Gdy Jezus wyrzucał złego ducha, niektórzy z tłumu rzekli: Przez Belzebuba, władcę złych duchów, wyrzuca złe duchy. Inni zaś, chcąc Go wystawić na próbę, domagali się od Niego znaku z nieba. On jednak, znając ich myśli, rzekł do nich: Każde królestwo wewnętrznie skłócone pustoszeje i dom na dom się wali. Jeśli więc i szatan z sobą jest skłócony, jakże się ostoi jego królestwo? Mówicie bowiem, że Ja przez Belzebuba wyrzucam złe duchy. Lecz jeśli Ja przez Belzebuba wyrzucam złe duchy, to przez kogo je wyrzucają wasi synowie? Dlatego oni będą waszymi sędziami. A jeśli Ja palcem Bożym wyrzucam złe duchy, to istotnie przyszło już do was królestwo Boże. Gdy mocarz uzbrojony strzeże swego dworu, bezpieczne jest jego mienie. Lecz gdy mocniejszy od niego nadejdzie i pokona go, zabierze całą broń jego, na której polegał, i łupy jego rozda. Kto nie jest ze Mną, jest przeciwko Mnie; a kto nie zbiera ze Mną, rozprasza. Gdy duch nieczysty opuści człowieka, błąka się po miejscach bezwodnych, szukając spoczynku. A gdy go nie znajduje, mówi: Wrócę do swego domu, skąd wyszedłem. Przychodzi i zastaje go wymiecionym i przyozdobionym. Wtedy idzie i bierze siedem innych duchów złośliwszych niż on sam; wchodzą i mieszkają tam. I stan późniejszy owego człowieka staje się gorszy niż poprzedni.

 

     Co więcej nie sam, ale z pomocą innych, jeszcze bardziej złych duchów wraca, aby zająć to miejsce oczyszczone i piękne i stan człowieka jest jeszcze gorszy niż był wcześniej.

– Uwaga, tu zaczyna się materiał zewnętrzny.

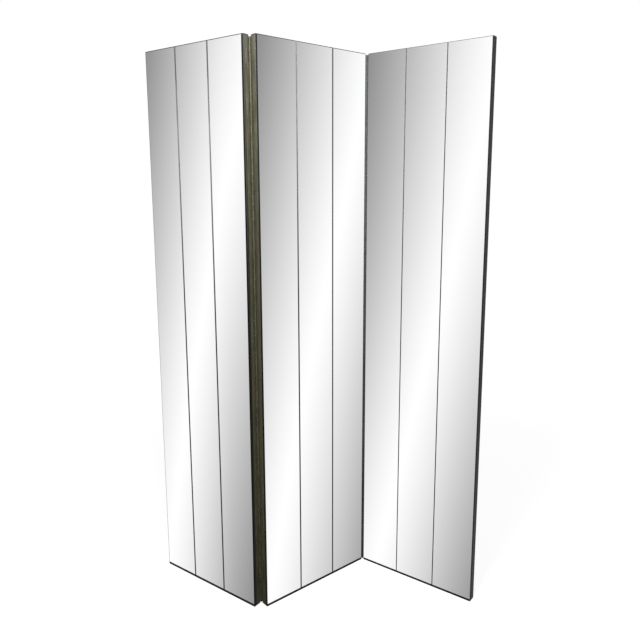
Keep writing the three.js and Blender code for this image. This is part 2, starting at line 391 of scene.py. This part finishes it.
def film_by_height(s, height):
    """What the film lets through of the metal's colour, from the floor to the top."""
    top = 2.0
    stops = (
        (0.06, (0.38, 0.38, 0.24)),
        (0.52, (0.72, 0.72, 0.53)),
        (1.24, (0.86, 0.86, 0.75)),
        (1.76, (0.94, 0.93, 0.88)),
        (1.98, (0.93, 0.915, 0.98)),
    )
    return s.ramp(s.times(height, 1 / top), *((place / top, colour) for place, colour in stops))


def weathered_side(s, film, height):
    """The barrel's outer side: grey, and browner and darker toward the floor."""
    dark, even, pale = (0.070, 0.074, 0.066), (0.092, 0.097, 0.087), (0.114, 0.120, 0.108)
    grey = s.ramp(film, (0.30, dark), (0.5, even), (0.72, pale))
    return s.mix(s.span(height, 0.0, 1.6, 0.75, 0.0), grey, (0.015, 0.015, 0.011))


def aged_brass(name, tint, notch_shift=0.0, edge_grime=0.0):
    """Hinge metal with a dull film, browner and darker toward the floor.

    It is rubbed on the crest of the barrel inside the angle of the leaves, grimed in the recess along it and
    most at the leaf's notches, and weathered grey on the barrel's outer side. notch_shift moves the notches
    along the hinge, in millimetres. edge_grime is the grime's strength along the leaf's free edge.
    """
    s = Shader(name)
    off_plate, along_plate, along_pin = [s.times(s.axis(s.coord, letter), 1 / MM) for letter in "XYZ"]
    film = s.noise(60.0, 4.0, 0.6, 0.4, drawn=0.16)
    streak = s.noise(900.0, 3.0, 0.6, drawn=0.02)
    height = s.plus(s.height(), s.span(film, 0.2, 0.8, -0.12, 0.12))
    let_through = film_by_height(s, height)
    grime = shade(tint, 0.20, 0.20, 0.15)
    colour = s.mix(1.0, brass_film(s, tint, grime, film, streak), let_through, "MULTIPLY")
    if edge_grime:
        edge = s.span(along_plate, 20.5, 23.5, 0.0, edge_grime)
        edge = s.times(edge, s.span(height, 1.3, 2.0, 1.0, 0.3))
        colour = s.mix(edge, colour, shade(grime, 0.3))

    # The crest is a band along the barrel. The leaves' bisector parts its inner side from its outer one.
    crest = s.times(s.span(off_plate, -3.3, -2.7, 0.0, 1.0), s.span(off_plate, -1.6, -0.8, 1.0, 0.0))
    turn = math.radians(PANEL_TURN)
    ahead = s.minus(s.times(along_plate, math.cos(turn)), s.times(off_plate, math.sin(turn)))
    inside = s.span(ahead, -0.3, 0.8, 0.0, 1.0)
    recess = s.times(inside, s.span(along_plate, 4.2, 16.0, 0.62, 0.0))
    colour = s.mix(s.times(recess, s.minus(1.0, crest)), colour, grime)
    in_notch = s.maths("PINGPONG", s.plus(along_pin, notch_shift), KNUCKLE_PITCH)
    notch = s.times(s.span(in_notch, 12.0, 13.2, 1.0, 0.0), s.span(along_plate, 4.0, 6.4, 0.8, 0.0))
    colour = s.mix(s.times(notch, inside), colour, shade(grime, 0.5))
    rubbed = s.mix(1.0, shade(tint, 1.5, 1.5, 1.6), let_through, "MULTIPLY")
    colour = s.mix(s.times(crest, s.span(film, 0.3, 0.6, 0.05, 0.5)), colour, rubbed)
    colour = s.mix(s.minus(1.0, inside), colour, weathered_side(s, film, height))
    rough = s.plus(s.span(film, 0.3, 0.7, 0.60, 0.48), s.span(streak, 0.3, 0.7, 0.0, 0.08))
    s.set(Base_Color=colour, Metallic=0.12, Roughness=rough, Normal=s.bump(streak, 0.03, 0.5))
    s.set(Specular_IOR_Level=0.1)
    return s.mat


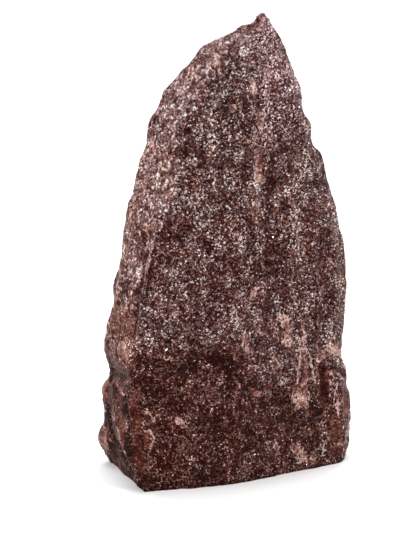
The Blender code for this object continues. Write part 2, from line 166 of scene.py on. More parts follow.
# The lattices of the lumps and scars are turned by these angles, so that none lines up with the ground
LATTICE_TURN = (0.50, 0.35, 0.60)

# Knobs stand out and hollows go in: (across, depth, height) of the middle, half widths, lift
KNOBS = {
    "wedge on the left side": ((-0.0378, -0.0105, 0.0465), (0.0030, 0.0050, 0.0044), 0.0014),
    "left side knob": ((-0.0376, -0.0045, 0.0700), (0.0042, 0.0050, 0.0034), 0.0010),
    "upper left hollow": ((-0.0280, -0.0100, 0.0850), (0.0026, 0.0045, 0.0045), -0.0008),
    "upper left knob": ((-0.0300, -0.0050, 0.0960), (0.0040, 0.0050, 0.0060), 0.0006),
    "brow of the front": ((-0.0050, -0.0160, 0.0560), (0.0220, 0.0080, 0.0060), 0.0008),
    "foot of the front": ((-0.0100, -0.0190, 0.0400), (0.0180, 0.0080, 0.0080), -0.0008),
    "front pit": ((-0.0067, -0.0119, 0.0868), (0.0026, 0.0040, 0.0034), -0.0007),
    "upper front pit": ((-0.0154, -0.0115, 0.0928), (0.0024, 0.0040, 0.0030), -0.0007),
    "wide plate": ((0.0276, -0.0062, 0.0290), (0.0030, 0.0040, 0.0050), 0.0012),
    "low plate": ((0.0268, -0.0067, 0.0100), (0.0028, 0.0040, 0.0034), 0.0009),
    "small plate": ((0.0175, -0.0097, 0.0425), (0.0018, 0.0040, 0.0030), 0.0008),
    "upper hollow of the back": ((-0.0040, 0.0220, 0.0960), (0.0130, 0.0120, 0.0200), -0.0024),
    "lower hollow of the back": ((0.0200, 0.0270, 0.0420), (0.0130, 0.0120, 0.0180), -0.0022),
    "left hollow of the back": ((-0.0230, 0.0250, 0.0340), (0.0100, 0.0120, 0.0130), -0.0016),
}

# Ribs stand out and grooves go in along a line: its points, half width, lift
RIBS = {
    "groove of the left side": (
        ((-0.0412, 0.0006, 0.0351), (-0.0424, -0.0015, 0.0281), (-0.0420, -0.0016, 0.0200),
         (-0.0401, -0.0040, 0.0129), (-0.0373, -0.0098, 0.0092), (-0.0334, -0.0165, 0.0049),
         (-0.0300, -0.0240, 0.0022)), 0.0012, -0.0018),
    "ridge beside that groove": (
        ((-0.0389, -0.0076, 0.0329), (-0.0394, -0.0095, 0.0270), (-0.0384, -0.0125, 0.0215),
         (-0.0362, -0.0180, 0.0165), (-0.0330, -0.0232, 0.0110),
         (-0.0290, -0.0252, 0.0039)), 0.0022, 0.0011),
    "crease beside that ridge": (
        ((-0.0355, -0.0160, 0.0335), (-0.0345, -0.0200, 0.0265),
         (-0.0344, -0.0222, 0.0190)), 0.0010, -0.0009),
    "recess under the wedge": (
        ((-0.0408, 0.0000, 0.0372), (-0.0383, -0.0060, 0.0376),
         (-0.0355, -0.0150, 0.0392)), 0.0014, -0.0017),
    "groove left of the front": (
        ((-0.0262, -0.0080, 0.0900), (-0.0285, -0.0110, 0.0770), (-0.0303, -0.0120, 0.0677),
         (-0.0322, -0.0140, 0.0550)), 0.0014, -0.0012),
    "upper ridge of the left side": (
        ((-0.0264, -0.0026, 0.1081), (-0.0300, -0.0037, 0.0957), (-0.0338, -0.0014, 0.0825),
         (-0.0367, -0.0046, 0.0705)), 0.0013, 0.0007),
    "lower ridge of the left side": (
        ((-0.0352, -0.0012, 0.0780), (-0.0371, -0.0041, 0.0703), (-0.0403, -0.0013, 0.0584),
         (-0.0414, -0.0028, 0.0495)), 0.0014, 0.0008),
    "rib of the upper front": (
        ((0.0089, 0.0000, 0.1427), (0.0110, -0.0027, 0.1221), (0.0121, -0.0042, 0.1136),
         (0.0100, -0.0098, 0.0916)), 0.0013, 0.0008),
    "groove beside that rib": (
        ((0.0146, -0.0004, 0.1260), (0.0158, -0.0026, 0.1115), (0.0146, -0.0079, 0.0790)), 0.0018, -0.0008),
    "rib of the middle": (
        ((0.0132, -0.0085, 0.0879), (0.0129, -0.0096, 0.0737), (0.0130, -0.0107, 0.0593)), 0.0016, 0.0005),
    "rib left of the middle": (
        ((0.0050, -0.0025, 0.1292), (0.0036, -0.0058, 0.1122), (0.0023, -0.0098, 0.0953)), 0.0020, 0.0005),
    "upper left rib": (
        ((-0.0047, -0.0032, 0.1328), (-0.0071, -0.0066, 0.1159),
         (-0.0099, -0.0100, 0.0972)), 0.0020, 0.0005),
    "upper right rib": (
        ((0.0209, 0.0029, 0.1284), (0.0224, 0.0005, 0.1110), (0.0232, -0.0023, 0.0936)), 0.0014, 0.0006),
    "rib right of the middle": (
        ((0.0227, -0.0036, 0.0829), (0.0221, -0.0057, 0.0651), (0.0205, -0.0082, 0.0470)), 0.0014, 0.0007),
    "rib far right": (
        ((0.0312, 0.0010, 0.0860), (0.0330, 0.0004, 0.0633), (0.0330, -0.0006, 0.0460)), 0.0013, 0.0009),
    "groove far right": (
        ((0.0352, 0.0016, 0.0760), (0.0362, 0.0016, 0.0595), (0.0352, 0.0006, 0.0480)), 0.0014, -0.0010),
    "column over the wide plate": (
        ((0.0286, -0.0021, 0.0462), (0.0286, -0.0031, 0.0405), (0.0282, -0.0056, 0.0350)), 0.0018, 0.0010),
    "shelf on the right": (
        ((0.0339, 0.0000, 0.0410), (0.0368, 0.0016, 0.0438), (0.0407, 0.0042, 0.0432)), 0.0018, 0.0018),
    "hollow under the shelf": (
        ((0.0376, 0.0000, 0.0384), (0.0413, 0.0013, 0.0367), (0.0439, 0.0048, 0.0350)), 0.0013, -0.0014),
    "pocket beside the block": (
        ((0.0353, -0.0002, 0.0375), (0.0358, -0.0005, 0.0316), (0.0363, -0.0007, 0.0243)), 0.0016, -0.0020),
    "crest of the block": (
        ((0.0410, 0.0005, 0.0312), (0.0417, 0.0016, 0.0212), (0.0427, 0.0022, 0.0092)), 0.0030, 0.0008),
    "ridge of the back": (
        ((0.0010, 0.0270, 0.0050), (0.0050, 0.0260, 0.0500), (0.0120, 0.0210, 0.1100)), 0.0060, 0.0016),
}


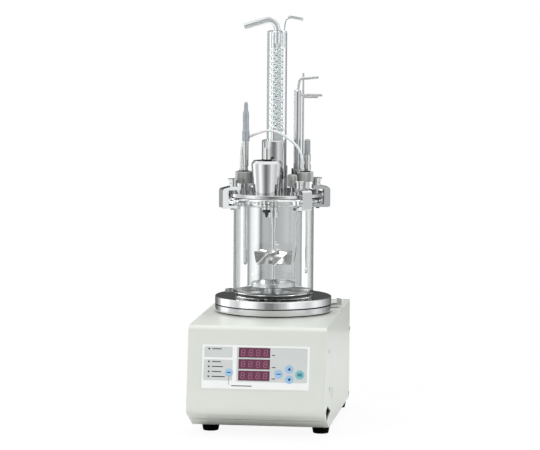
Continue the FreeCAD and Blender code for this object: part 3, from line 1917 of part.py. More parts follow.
return_tube, _, _ = bent_tube(
    [
        at_condenser(0, con_top - 18),
        at_condenser(0, coil_low - 5),
        at_condenser(coil_r, coil_low - 5),
        at_condenser(coil_r, coil_low + 1),
    ],
    1.9,
    limit=3,
)
condenser_coil = coil.multiFuse([inlet_arm, inlet_foot, vent_arm, vent_foot, return_tube])
keep("condenser_coil", shaped("condenser_coil", condenser_coil.removeSplitter()))

jacket_blank = turned(
    "jacket_blank",
    [
        ("condenser_bore", "jacket_low"),
        ("jacket_radius", "jacket_low"),
        ("jacket_radius", "jacket_top"),
        (0, "jacket_top"),
        (0, "jacket_top - jacket_wall"),
        ("condenser_bore", "jacket_top - jacket_wall"),
    ],
    *CONDENSER,
    rounds=[("jacket_radius", "jacket_top", "jacket_round")],
)
jacket_holes = [
    rod("vent_hole", "vent_radius + 0.05", "jacket_top - 8", "jacket_top + 5", *CONDENSER),
    shaped(
        "inlet_hole",
        bent_tube(
            [
                at_condenser(coil_r + 0.3 - 0.3, con_top - 12),
                at_condenser(coil_r + 0.3, con_top - 4),
                at_condenser(coil_r + 4.5, con_top + 20.6),
            ],
            number("inlet_radius + 0.05"),
            limit=8,
        )[0],
    ),
]
keep("condenser_jacket", cut("condenser_jacket", jacket_blank, *jacket_holes))

# ---------------------------------------------------------------- checks and files

doc.recompute()
for thing in doc.Objects:
    if {"Invalid", "Error"} & set(thing.State):
        raise RuntimeError(f"{thing.Name} was not built: {thing.State}")
os.makedirs("parts", exist_ok=True)
for name, piece in pieces.items():
    if piece.Shape.isNull() or not piece.Shape.isValid() or not piece.Shape.Solids:
        raise RuntimeError(f"{name} is not a sound solid")
    piece.Shape.exportStep(f"parts/{name}.step")
print(len(pieces), "pieces")
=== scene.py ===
import math

import bmesh
import bpy
from mathutils import Matrix, Vector


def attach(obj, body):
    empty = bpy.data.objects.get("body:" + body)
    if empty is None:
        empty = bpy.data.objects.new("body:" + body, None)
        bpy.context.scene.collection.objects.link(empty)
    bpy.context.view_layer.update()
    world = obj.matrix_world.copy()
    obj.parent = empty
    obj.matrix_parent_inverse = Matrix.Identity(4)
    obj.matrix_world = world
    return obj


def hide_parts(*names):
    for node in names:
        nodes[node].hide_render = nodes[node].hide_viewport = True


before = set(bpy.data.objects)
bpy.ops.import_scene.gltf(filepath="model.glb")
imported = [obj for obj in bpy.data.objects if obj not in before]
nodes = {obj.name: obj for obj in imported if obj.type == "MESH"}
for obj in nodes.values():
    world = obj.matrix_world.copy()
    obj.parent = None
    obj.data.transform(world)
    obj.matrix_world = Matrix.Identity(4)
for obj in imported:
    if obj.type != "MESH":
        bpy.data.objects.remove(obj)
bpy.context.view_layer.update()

MM = 0.001

# ---------------------------------------------------------------- camera and hose

VIEW_PLACE = (0.50698, -4.03511, 0.67866)
VIEW_TURN, VIEW_DIP, VIEW_ROLL = 7.1964, 5.690, 0.362
lens = bpy.data.cameras.new("bench_view")
lens.lens = 195.573
lens.sensor_width = 36
lens.clip_end = 50
viewer = bpy.data.objects.new("bench_view", lens)
bpy.context.collection.objects.link(viewer)
viewer.matrix_world = (
    Matrix.Translation(VIEW_PLACE)
    @ Matrix.Rotation(math.radians(VIEW_TURN), 4, "Z")
    @ Matrix.Rotation(math.radians(90 - VIEW_DIP), 4, "X")
    @ Matrix.Rotation(math.radians(VIEW_ROLL), 4, "Z")
)
bpy.context.scene.camera = viewer

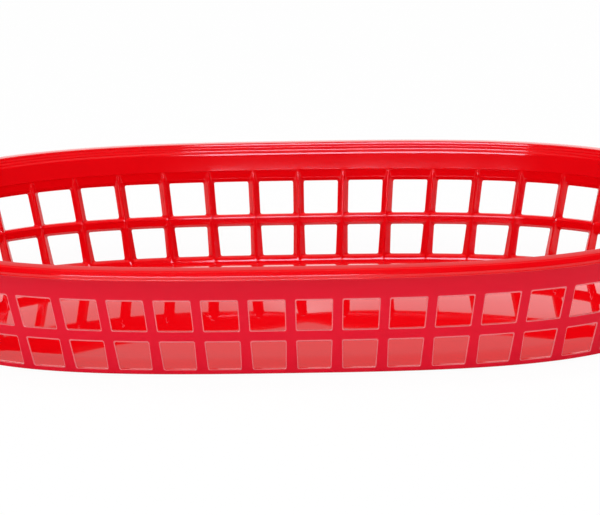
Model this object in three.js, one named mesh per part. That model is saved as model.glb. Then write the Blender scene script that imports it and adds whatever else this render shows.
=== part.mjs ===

     Przypominają się tutaj słowa Jezusa: czuwajcie i módlcie się. Wciąż nasze biodra mają być przepasane, pochodnie zapalone, czyli ostrożność, czujność. Dzisiejszy tekst uświadamia nam, jak ważna to sprawa, jak ważny problem, uświadamia także, z jak przebiegłym wrogiem mamy do czynienia.Skoro duch nieczysty po wyjściu z człowieka, szuka wsparcia innych złych duchów, chce wrócić, skoro zrobi wszystko, by zająć na nowo miejsce wymiecione i przyozdobione, to my zróbmy wszystko, aby wygrać walkę z przebiegłością i sprytem ducha nieczystego.
     Owszem poprzez częstą i systematyczną spowiedź dbajmy o to, aby dom naszego serca był wymieciony i przyozdobiony łaską, ale dbajmy także o to, aby poprzez czujność i uwagę nie dopuścić do powrotu tego, który nie sam, ale z innymi chce koniecznie wrócić i jeszcze bardziej nas zniewolić nowymi słabościami i nałogami i grzechami. Do końca życia będzie trwała ta walka, do końca życia musi być czujność, bo duch nieczysty błąka się i koniecznie będzie chciał z innymi duchami nieczystymi zająć nasze miejsce wymiecione i przyozdobione.